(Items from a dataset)
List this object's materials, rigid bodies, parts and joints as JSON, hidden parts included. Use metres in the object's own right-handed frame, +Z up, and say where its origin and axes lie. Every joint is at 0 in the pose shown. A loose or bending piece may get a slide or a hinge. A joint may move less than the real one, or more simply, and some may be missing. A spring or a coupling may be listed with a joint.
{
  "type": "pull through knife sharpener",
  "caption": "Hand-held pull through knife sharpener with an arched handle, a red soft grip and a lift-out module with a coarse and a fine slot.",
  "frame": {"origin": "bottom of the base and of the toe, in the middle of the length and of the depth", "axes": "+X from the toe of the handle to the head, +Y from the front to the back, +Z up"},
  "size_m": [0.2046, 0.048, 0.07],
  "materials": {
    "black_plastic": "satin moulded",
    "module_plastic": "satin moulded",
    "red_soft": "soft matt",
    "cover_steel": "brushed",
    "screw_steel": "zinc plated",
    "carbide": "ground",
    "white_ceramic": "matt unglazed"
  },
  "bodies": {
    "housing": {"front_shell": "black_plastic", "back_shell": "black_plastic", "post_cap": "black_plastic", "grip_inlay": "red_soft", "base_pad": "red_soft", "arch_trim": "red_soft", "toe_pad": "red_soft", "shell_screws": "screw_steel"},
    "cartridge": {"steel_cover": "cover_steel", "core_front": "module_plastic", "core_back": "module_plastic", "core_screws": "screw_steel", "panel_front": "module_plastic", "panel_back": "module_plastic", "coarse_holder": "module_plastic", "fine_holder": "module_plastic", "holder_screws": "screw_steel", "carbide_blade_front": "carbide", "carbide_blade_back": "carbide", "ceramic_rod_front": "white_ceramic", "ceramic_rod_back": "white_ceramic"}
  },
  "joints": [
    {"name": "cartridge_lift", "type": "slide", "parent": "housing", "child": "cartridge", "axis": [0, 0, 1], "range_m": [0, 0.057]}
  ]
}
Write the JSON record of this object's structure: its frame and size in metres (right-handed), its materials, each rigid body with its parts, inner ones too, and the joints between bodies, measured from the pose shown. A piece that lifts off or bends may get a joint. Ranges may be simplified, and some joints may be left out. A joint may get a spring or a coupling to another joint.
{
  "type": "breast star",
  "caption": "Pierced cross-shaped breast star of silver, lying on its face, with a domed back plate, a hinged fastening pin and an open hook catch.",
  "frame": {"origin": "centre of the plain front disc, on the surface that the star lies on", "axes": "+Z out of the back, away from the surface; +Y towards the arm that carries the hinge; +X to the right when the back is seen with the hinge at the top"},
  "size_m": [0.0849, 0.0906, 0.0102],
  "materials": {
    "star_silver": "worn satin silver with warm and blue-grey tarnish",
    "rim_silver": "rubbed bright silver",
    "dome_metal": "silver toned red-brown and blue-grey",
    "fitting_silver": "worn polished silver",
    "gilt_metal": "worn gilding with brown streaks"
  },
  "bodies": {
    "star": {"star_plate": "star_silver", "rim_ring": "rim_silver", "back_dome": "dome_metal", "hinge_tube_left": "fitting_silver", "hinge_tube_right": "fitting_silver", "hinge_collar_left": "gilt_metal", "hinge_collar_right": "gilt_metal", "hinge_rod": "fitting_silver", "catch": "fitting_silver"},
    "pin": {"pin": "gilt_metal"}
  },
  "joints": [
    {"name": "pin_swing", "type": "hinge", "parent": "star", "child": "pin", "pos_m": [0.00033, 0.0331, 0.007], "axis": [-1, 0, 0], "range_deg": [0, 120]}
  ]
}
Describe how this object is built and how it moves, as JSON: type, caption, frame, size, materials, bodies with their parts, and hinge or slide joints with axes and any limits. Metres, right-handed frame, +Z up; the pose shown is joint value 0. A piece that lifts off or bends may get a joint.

• _GIVEN EXERCISE_:
Print the material verbatim, all of it.

• _COMPLETE RESPONSE_:
List this object's materials, rigid bodies, parts and joints as JSON, hidden parts included. Use metres in the object's own right-handed frame, +Z up, and say where its origin and axes lie. Every joint is at 0 in the pose shown. A loose or bending piece may get a slide or a hinge. A joint may move less than the real one, or more simply, and some may be missing. A spring or a coupling may be listed with a joint.
{
  "type": "pull through knife sharpener",
  "caption": "Hand-held pull through knife sharpener with an arched handle, a red soft grip and a lift-out module with a coarse and a fine slot.",
  "frame": {"origin": "bottom of the base and of the toe, in the middle of the length and of the depth", "axes": "+X from the toe of the handle to the head, +Y from the front to the back, +Z up"},
  "size_m": [0.2046, 0.048, 0.07],
  "materials": {
    "black_plastic": "satin moulded",
    "module_plastic": "satin moulded",
    "red_soft": "soft matt",
    "cover_steel": "brushed",
    "screw_steel": "zinc plated",
    "carbide": "ground",
    "white_ceramic": "matt unglazed"
  },
  "bodies": {
    "housing": {"front_shell": "black_plastic", "back_shell": "black_plastic", "post_cap": "black_plastic", "grip_inlay": "red_soft", "base_pad": "red_soft", "arch_trim": "red_soft", "toe_pad": "red_soft", "shell_screws": "screw_steel"},
    "cartridge": {"steel_cover": "cover_steel", "core_front": "module_plastic", "core_back": "module_plastic", "core_screws": "screw_steel", "panel_front": "module_plastic", "panel_back": "module_plastic", "coarse_holder": "module_plastic", "fine_holder": "module_plastic", "holder_screws": "screw_steel", "carbide_blade_front": "carbide", "carbide_blade_back": "carbide", "ceramic_rod_front": "white_ceramic", "ceramic_rod_back": "white_ceramic"}
  },
  "joints": [
    {"name": "cartridge_lift", "type": "slide", "parent": "housing", "child": "cartridge", "axis": [0, 0, 1], "range_m": [0, 0.057]}
  ]
}
Write the JSON record of this object's structure: its frame and size in metres (right-handed), its materials, each rigid body with its parts, inner ones too, and the joints between bodies, measured from the pose shown. A piece that lifts off or bends may get a joint. Ranges may be simplified, and some joints may be left out. A joint may get a spring or a coupling to another joint.
{
  "type": "breast star",
  "caption": "Pierced cross-shaped breast star of silver, lying on its face, with a domed back plate, a hinged fastening pin and an open hook catch.",
  "frame": {"origin": "centre of the plain front disc, on the surface that the star lies on", "axes": "+Z out of the back, away from the surface; +Y towards the arm that carries the hinge; +X to the right when the back is seen with the hinge at the top"},
  "size_m": [0.0849, 0.0906, 0.0102],
  "materials": {
    "star_silver": "worn satin silver with warm and blue-grey tarnish",
    "rim_silver": "rubbed bright silver",
    "dome_metal": "silver toned red-brown and blue-grey",
    "fitting_silver": "worn polished silver",
    "gilt_metal": "worn gilding with brown streaks"
  },
  "bodies": {
    "star": {"star_plate": "star_silver", "rim_ring": "rim_silver", "back_dome": "dome_metal", "hinge_tube_left": "fitting_silver", "hinge_tube_right": "fitting_silver", "hinge_collar_left": "gilt_metal", "hinge_collar_right": "gilt_metal", "hinge_rod": "fitting_silver", "catch": "fitting_silver"},
    "pin": {"pin": "gilt_metal"}
  },
  "joints": [
    {"name": "pin_swing", "type": "hinge", "parent": "star", "child": "pin", "pos_m": [0.00033, 0.0331, 0.007], "axis": [-1, 0, 0], "range_deg": [0, 120]}
  ]
}
Describe how this object is built and how it moves, as JSON: type, caption, frame, size, materials, bodies with their parts, and hinge or slide joints with axes and any limits. Metres, right-handed frame, +Z up; the pose shown is joint value 0. A piece that lifts off or bends may get a joint.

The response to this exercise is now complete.